Su paso por la península Anatolia fue duro pero legendario. Ocupó todas las plazas que en el pasado fueron griegas. Éfeso, Halicarnaso, Pérgamo y Mileto, todas guardaban la memoria de su ágora, los debates de los filósofos y el mercado con olores de libertad. En Frigia, una vieja leyenda contaba que quien deshiciese el nudo gordiano dominaría el mundo. Alejandro no temía ni los problemas de la mente ni los del campo de batalla. Agarró su espada y cortó el nudo de una tajada, porque al destino se le puede sortear con trucos y engaños. Aún con la espada sin envainar, venció a los ejércitos persas en Issos. Ya tenía despejado el camino hacia el Levante. Había tocado el extremo oriental del Mediterráneo y su expedición pudo descubrir un crisol de religiones y ritos que se ocultaban en las piedras de los templos y el incienso. Visitó Tiro, a la que asedió, Jerusalén y Damasco, ciudades que guardarían el recuerdo de su paso.

Película: Alejandro Magno (Oliver Stone, 2005)

Continuó al sur. Había escuchado que era hijo de un dios y quiso encontrarse con su destino.

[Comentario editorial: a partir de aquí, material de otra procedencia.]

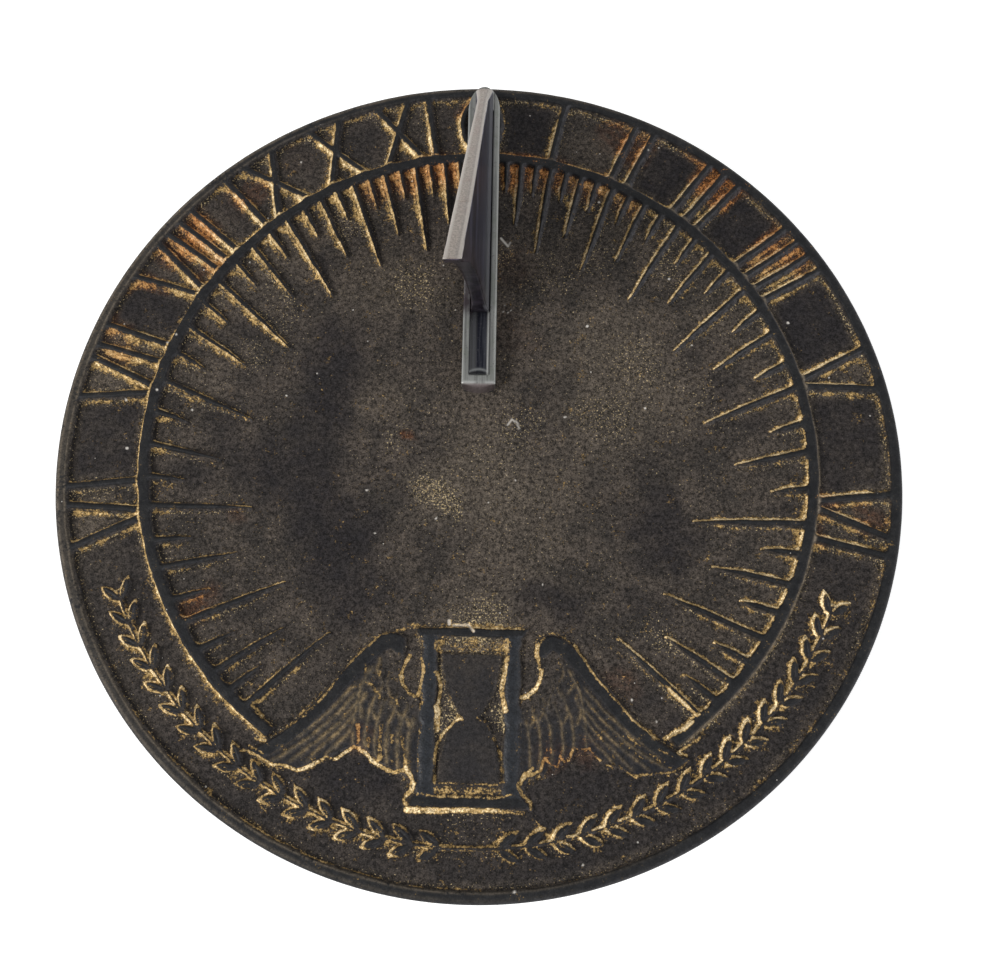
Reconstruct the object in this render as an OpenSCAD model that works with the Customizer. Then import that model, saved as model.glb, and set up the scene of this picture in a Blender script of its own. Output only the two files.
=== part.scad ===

Cruzó el Sinaí y se adentró en las arenas del desierto. Rezó en el oráculo de Amón, en el oasis de Siwa. Descubrió los templos de los faraones y las pirámides que les servían como descanso eterno. Fundó una ciudad pegada a la costa, que sería la más grande y hermosa durante siglos, y volvió hacia el interior de Oriente, donde su cometido estaba escrito en los ojos de Darío III. Había escuchado hablar de Babilonia, Sula y Persépolis, las capitales persas que Calístenes le había descrito a la perfección. En la primera entró y se embriagó de belleza (moriría años después allí, en el palacio del que fuera su enemigo); en la segunda pasó, despreciando sus murallas; a la tercera la destruyó, privando su memoria a las generaciones de humanos.

Extinto el Imperio Persa en Gaugamela, Alejandro no frenó sus ansias. Su conquista trascendió los límites de lo conocido. Recorrió Asia Central, hasta el país de las Amazonas, mujeres que disparaban flechas. Se bañó en el Caspio, atravesó las montañas del Karakorum, tan altas que ni los dioses podían escalarlas. Llegó al río Indo, más allá del límite de lo conocido y sus tropas le pidieron entre lágrimas y cuchillos volver a casa. Su odisea había terminado en el país de los elefantes. La vuelta sería penosa. Sus amigos fueron tratados peor que a enemigos y lo que un día fue la expedición más asombrosa de la Antigüedad se tornó en una pesadilla en los brazos de un emperador enloquecido. Los últimos pasos, antes de llegar a Babilonia, fueron en el desierto Gedrosia, donde los soldados tuvieron que beber su propia orina para no desfallecer. El mapa que de niño recorría, bajo la mirada atenta de Aristóteles, se había quedado diminuto. Tenía 33 años cuando expiró de fiebres. Calístenes escribió su historia, pero el viajero nunca regresó a Grecia.